The Group’s latest assessments suggest a global market supply deficit of 61,200 tonnes in January-May.
That might seem surprising given the recent market focus on just how much production is ramping up in Indonesia as others try and follow Tsingshan down the ore-to-battery processing route.
Indeed, Indonesia’s mined and refined nickel output grew by 47% and 55% respectively in January-May, underpinning a 9% rise in global primary production, according to the INSG.
However, away from Indonesia the supply chain has been taking multiple hits.
Russia’s Norilsk Nickel reported a 28,000-tonne, or 26%, fall in first-half production following the flooding of two mines in March this year.
The Oktyabrsky mine resumed full production by the middle of May, the company said.

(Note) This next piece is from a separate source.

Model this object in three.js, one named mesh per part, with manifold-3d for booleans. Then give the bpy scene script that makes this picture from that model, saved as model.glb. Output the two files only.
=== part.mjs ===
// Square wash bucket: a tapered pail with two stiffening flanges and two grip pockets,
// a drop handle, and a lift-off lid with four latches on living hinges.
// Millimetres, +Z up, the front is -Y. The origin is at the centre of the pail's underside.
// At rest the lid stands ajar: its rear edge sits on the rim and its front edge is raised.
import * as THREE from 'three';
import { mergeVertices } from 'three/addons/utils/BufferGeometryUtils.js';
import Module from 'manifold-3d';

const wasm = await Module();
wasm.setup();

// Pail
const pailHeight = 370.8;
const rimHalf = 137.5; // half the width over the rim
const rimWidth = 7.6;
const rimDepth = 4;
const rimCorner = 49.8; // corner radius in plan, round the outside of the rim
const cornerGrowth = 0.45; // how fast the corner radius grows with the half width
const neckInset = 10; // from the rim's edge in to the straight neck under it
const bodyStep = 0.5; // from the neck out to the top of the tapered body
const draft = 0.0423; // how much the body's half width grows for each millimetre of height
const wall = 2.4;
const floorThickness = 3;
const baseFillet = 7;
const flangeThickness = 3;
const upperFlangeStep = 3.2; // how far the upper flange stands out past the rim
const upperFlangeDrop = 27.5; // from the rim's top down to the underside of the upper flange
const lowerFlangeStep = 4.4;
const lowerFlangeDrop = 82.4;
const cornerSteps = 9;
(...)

However, “a larger-than-expected volume of recovery work” is capping throughput at the Taimyrsky mine at around 80% with full operations only seen in November.
Reduced sales from the world’s second largest producer outside of Indonesia are tightening up physical markets, particularly in North America, where physical premiums are high and still rising.
U.S. nickel buyers are facing a double whammy with a key local supplier – Vale’s Sudbury operations in Ontario – closed due to strike action since the start of June.
Vale, which is the world’s largest producer after Tsingshan, reported a 15% year-on-year slide in second-quarter nickel production with the strike compounded by unscheduled maintenance at the Clydach refinery in Wales.
Talks with union negotiators have restarted at Sudbury, according to local media reports, but everyone remembers the last walk-out in 2009, which was only settled after a year.
Meanwhile, local protests in Papua New Guinea have forced the temporary suspension of Glencore’s Koniambo nickel plant, while the Ambotovy mine in Madagascar is still ramping up after a year’s Covid-19 closure.
The supply landscape right now is a challenging one, particularly for the high-purity forms of nickel normally supplied by Norilsk and Vale.
This shortfall of Class I material has caused a rush on metal held in LME warehouses.
LME inventory has fallen from an April peak of 264,606 tonnes to a current 220,074 tonnes with stocks of in-demand briquettes now down by over 37,000 tonnes on the start of the year.
LME time-spreads have become more volatile, the benchmark cash-to-three-months period flipping into backwardation last month for the first time since November 2019. It has returned to contango but only tentatively so, last quoted at $10 per tonne.
This tightness in both paper and physical markets wasn’t expected.
Nickel has recently been absorbed by the seemingly inexorable build-out of capacity in Indonesia thanks to Tsingshan’s giant nickel processing experiment.
It’s key to the longer-term battery story and one which has taken on a distinctively bearish slant.
But right now, it’s nickel’s old-fashioned fundamentals of strong stainless steel demand and a stretched supply chain that is determining the immediate pricing landscape.